Nel tempo i caseggiati a due piani sono diventati 16 per totale di 102 appartamenti a Treviglio: «Oggi l’assegnazione delle case con affitti calmierati è ovviamente aperta non solo agli operai - ha continuato Grazioli - e si parla di affitti che non superano i 2000 euro all’anno. Oltre agli italiani che rappresentano, il 60 per cento degli inquilini totali, abbiamo altre quindici nazionalità che vivono nei nostri caseggiati a conferma che la questione migratoria è un’altra delle sfide del nostro tempo». Grazioli ha poi raccontato nel dettaglio i criteri di bisogno e necessità che vengono analizzati da una commissione che valuta le condizioni delle famiglie che non riescono ad accedere al comune mercato della casa. Oltre al caseggiati di via Portaluppi, dal nome di quel sacerdote che è ne è stato l’iniziatore, negli ultimi trenta anni sono stati replicati sul modello Seco altri progetti abitativi: in particolare sono stati costruiti una ventina di appartamenti per giovani famiglie con affitti calmierati nella frazione di Castel Cerreto; a Treviglio c’è anche la Casa della Solidarietà dove all’interno dieci bilocali che sono stati dati direttamente in gestione all’amministrazione comunale per fare fronte a situazione di emergenza abitativa temporanea. Mentre la comunità alloggio “La famiglia” offre una possibilità abitativa a persone con disabilità.

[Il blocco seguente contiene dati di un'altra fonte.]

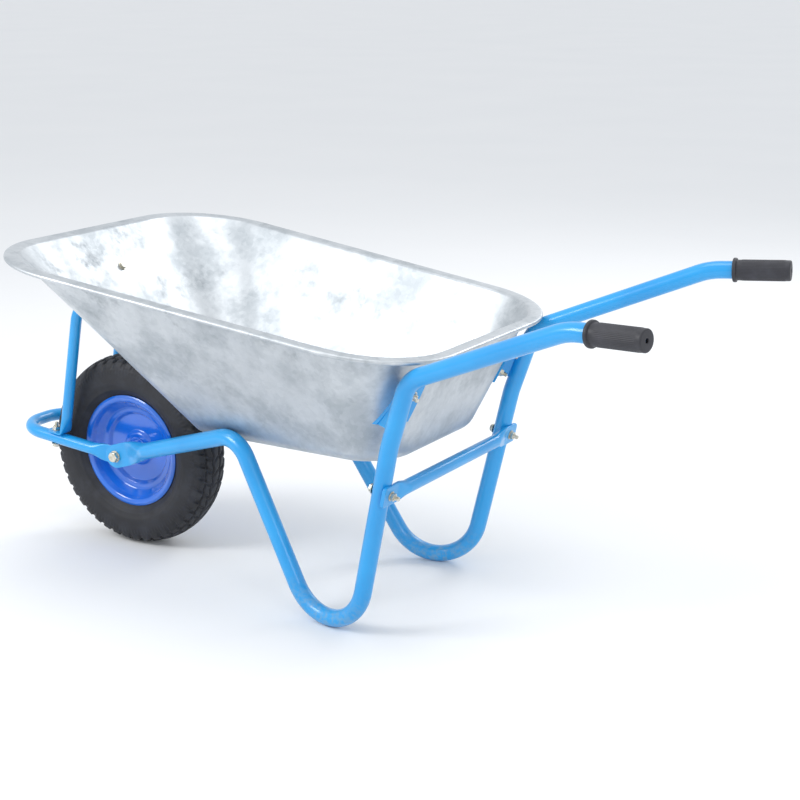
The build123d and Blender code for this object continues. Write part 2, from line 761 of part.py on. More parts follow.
with BuildPart() as axle_sleeve:
    sleeve_half = hub_half - bearing_width
    add_ring(axle_plane(1, -sleeve_half), bearing_bore, spacer_d, 2 * sleeve_half)
save(axle_sleeve, "axle_sleeve")
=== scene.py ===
"""Looks of a single-wheel builder's wheelbarrow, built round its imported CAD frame.

The tray is drawn and galvanised sheet, the frame is bent and squeezed steel tube with a powder
coat, and the wheel is a pair of pressed and enamelled rim halves with a pneumatic tyre. Lengths
in the classes are millimetres, with X as a distance behind the axle, as a maker would dimension
them, and one function turns them into metres in the frame's own axes.
"""

from __future__ import annotations

import json
import logging
import math
from dataclasses import dataclass, field
from enum import Enum
from typing import Any, Iterable, Sequence

import bpy
import numpy as np
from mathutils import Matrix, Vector


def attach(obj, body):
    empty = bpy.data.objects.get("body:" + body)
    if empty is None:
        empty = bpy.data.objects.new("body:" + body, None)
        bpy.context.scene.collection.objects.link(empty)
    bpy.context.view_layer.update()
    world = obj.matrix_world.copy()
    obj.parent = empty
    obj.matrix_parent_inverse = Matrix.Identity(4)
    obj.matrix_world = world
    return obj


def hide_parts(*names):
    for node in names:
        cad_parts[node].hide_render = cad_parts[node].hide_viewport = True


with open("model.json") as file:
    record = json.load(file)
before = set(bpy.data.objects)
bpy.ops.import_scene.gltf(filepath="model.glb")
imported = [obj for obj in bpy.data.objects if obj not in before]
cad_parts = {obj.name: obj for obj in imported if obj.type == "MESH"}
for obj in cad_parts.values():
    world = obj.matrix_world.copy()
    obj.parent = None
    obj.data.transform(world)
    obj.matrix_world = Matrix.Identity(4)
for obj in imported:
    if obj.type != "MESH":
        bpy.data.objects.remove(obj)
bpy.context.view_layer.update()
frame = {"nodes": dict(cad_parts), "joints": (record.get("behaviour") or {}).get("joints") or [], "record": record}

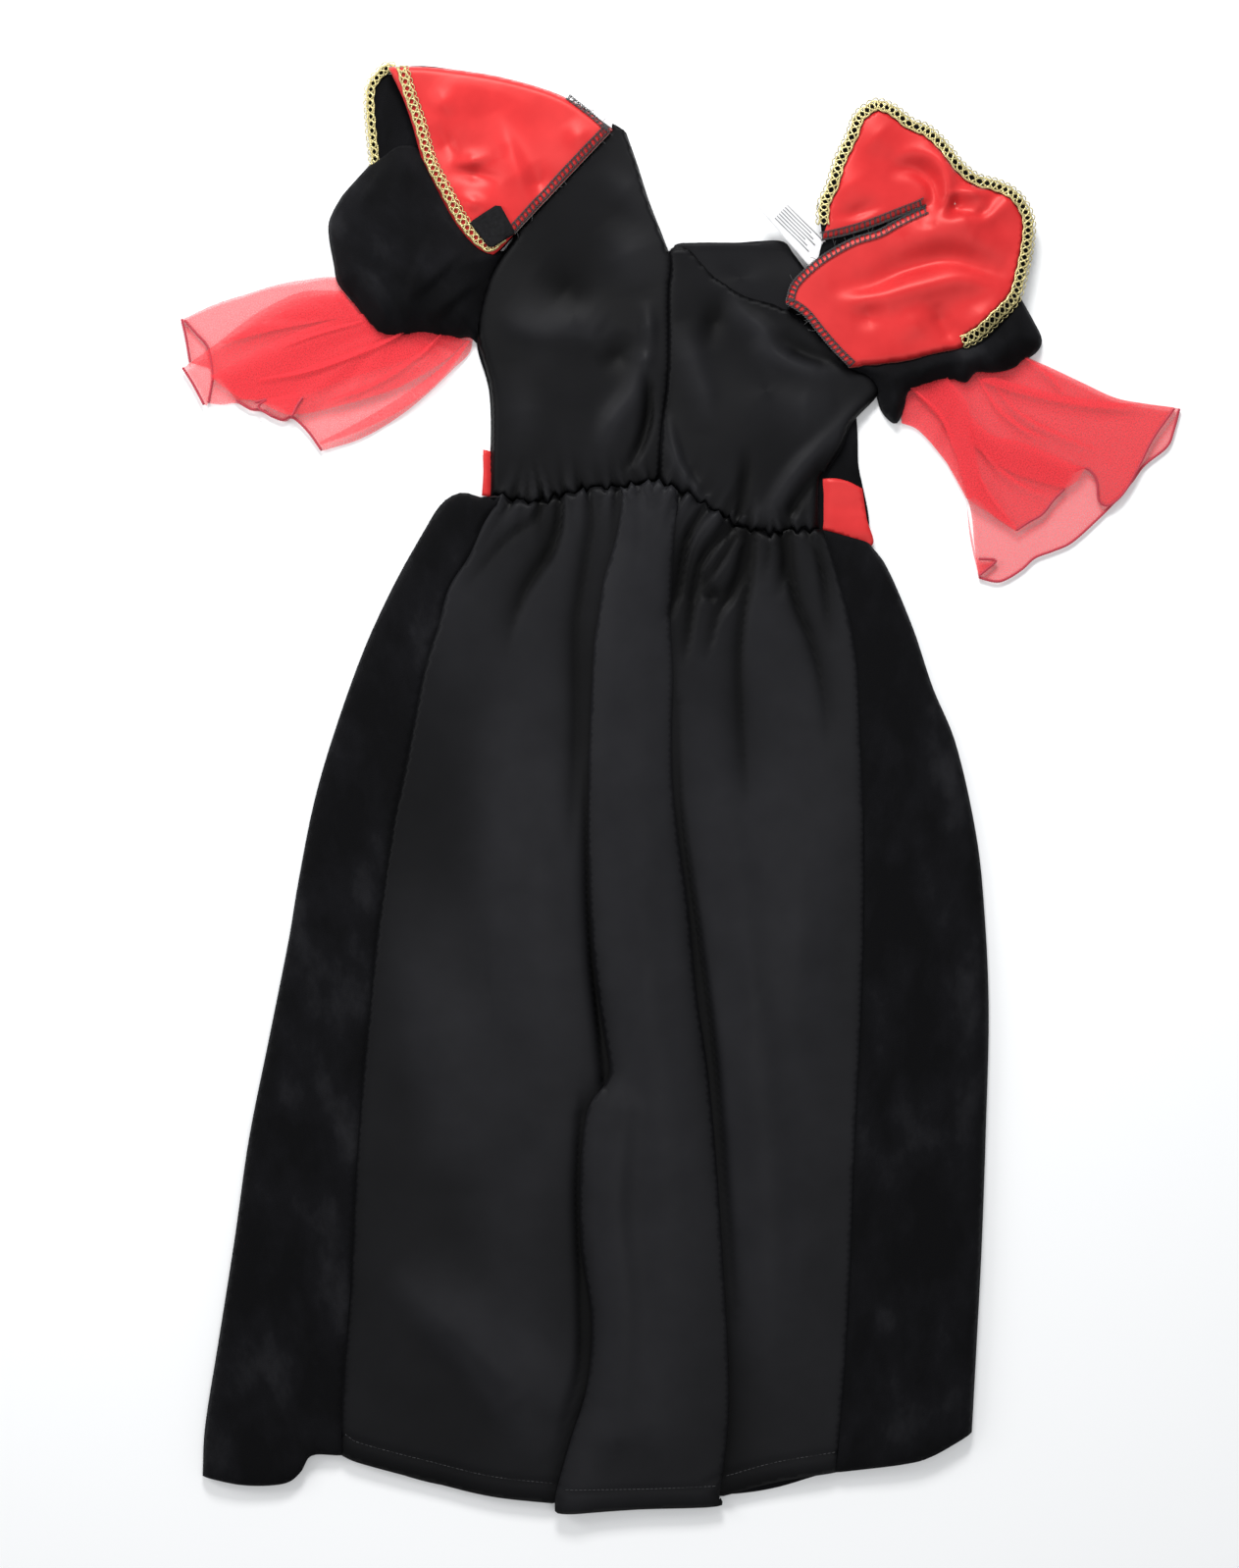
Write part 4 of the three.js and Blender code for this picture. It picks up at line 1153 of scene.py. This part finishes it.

Sul fatto che dentro questi caseggiati siano sviluppate relazioni di aiuto reciproco è tornato Grazioli ricordando che «questi esempi» con adeguati strumenti, come offrendo l’accesso al credito alle famiglie, possono essere declinati anche nel mondo di oggi, a patto che si continui a ragionare in un’ottica comunitaria e ognuno facendo la sua parte.

Anche la vice ministra alle politiche sociali, Maria Teresa Bellucci, anche lei presente al festival dell’economia civile, dapprima scusandosi per Caivano, «come rappresentante del Governo – ha detto – sento la responsabilità di chiedere perdono a tutti coloro che sono stati invisibili, violati dai carnefici ma ancora di più da istituzioni che si sono arrese e hanno deciso di non combattere». Quindi ha concordato sul fatto che «il Governo non basta a sé stesso, serve un’alleanza tra istituzioni, privati e privato-sociale per vincere sfide così importanti. Dove ci sono degrado, criminalità e povertà soprattutto educativa, ci devono essere più istituzioni e più società: sono le istituzioni che sono più indietro, rispetto alla società e al terzo settore. Dobbiamo lavorare insieme a tutti coloro che pensano che la crescita passa attraverso l’aiuto del prossimo, solo così possiamo riempire le tante Caivano, le tante periferie di cultura, di vita, di sport. Penso che si possa fare, è una sfida che si può e si deve ingaggiare».